Melodram, Sittengemälde, Ideengeschichte – fehlt noch eine Prise Suspense in diesem Kulissenzauber, der auf Außenaufnahmen weitgehend verzichtet und mit digital bearbeiteten Postkartenansichten arbeitet. Dafür muss das abstruse und an den Fall Kampusch erinnernde Schicksal der Marie Stadler herhalten, uneheliche Tochter einer Hotelwäscherin, die vom Notenwart der Wiener Oper sechs Jahre lang gefangen gehalten wird, bis sie erfährt, dass der Fürst von Traunstein ihr Vater ist.
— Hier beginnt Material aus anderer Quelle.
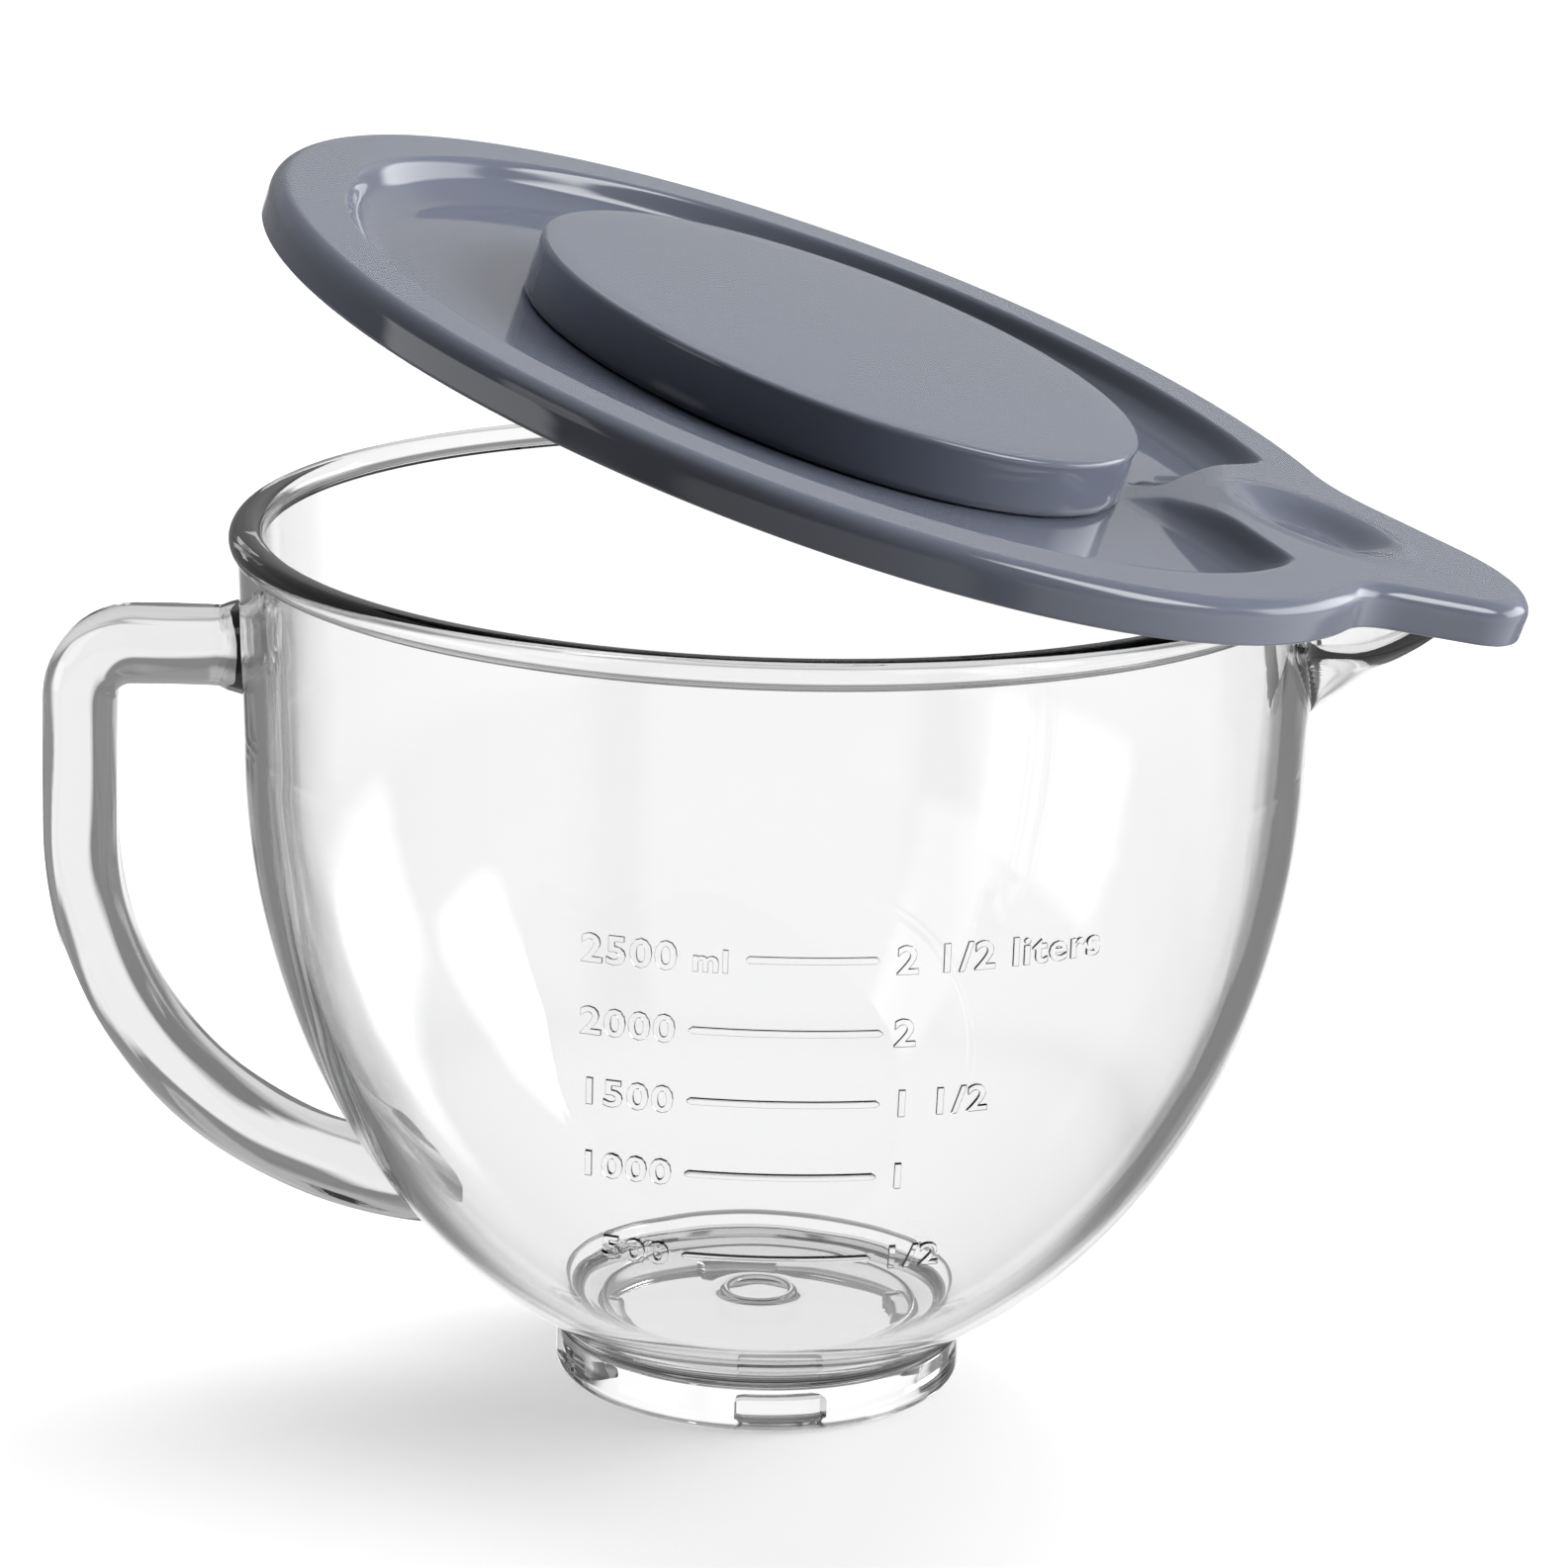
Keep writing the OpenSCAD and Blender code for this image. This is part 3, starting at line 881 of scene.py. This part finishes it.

„Das Sacher“ ist modern multiperspektivisch erzählt; Der Plot klappert reihum die Protagonisten ab, eine zentrale Identifikationsfigur aber fehlt; Anna Sacher jedenfalls bleibt eher eine Randerscheinung. Ihr wie auch den anderen Figuren kommt man nicht wirklich nah. Preuß gibt ihrer Konstanze einen naiv-süßlichen Unterton und kann vor allem im zweiten Teil, wo Konstanze Mutter von zwei erwachsenen Töchtern ist, mit ihrer knabenhaften Jugendlichkeit nicht überzeugen. Koschitz bleibt als emanzipierte, aber zugeknöpfte Verlegerin Martha spröde. Auch die Männer sind lasch. Der eine, Hans Georg, ist ein Gutmensch, der sich für die Friedensbewegung erwärmt; der andere, Maximilian, ein narzisstischer Luftikus und erfolgloser Schriftsteller.

Schlussendlich spiegelt sich die Zerrüttung der Epoche am ehesten in der Figur der Marie Stadler, von Jasna Fritzi Bauer abgründig gespielt. Aschgraues Gesicht, wirres Haar, verrutschtes Tüllkleid – so entkommt sie ihrem Gefängnis, um zu einer Salon-Intellektuellen zu reifen und am Ende mit maliziösem Blick den Beginn einer neuen Zeit anzukündigen. Das Sacher hat auch diese überdauert. Sendetermin: ZDF, 16. und 18. Januar, jeweils 20.15 Uhr. Im Anschluss an den ersten Teil folgt die Dokumentation „Die Königin von Wien – Anna Sacher und ihr Hotel“.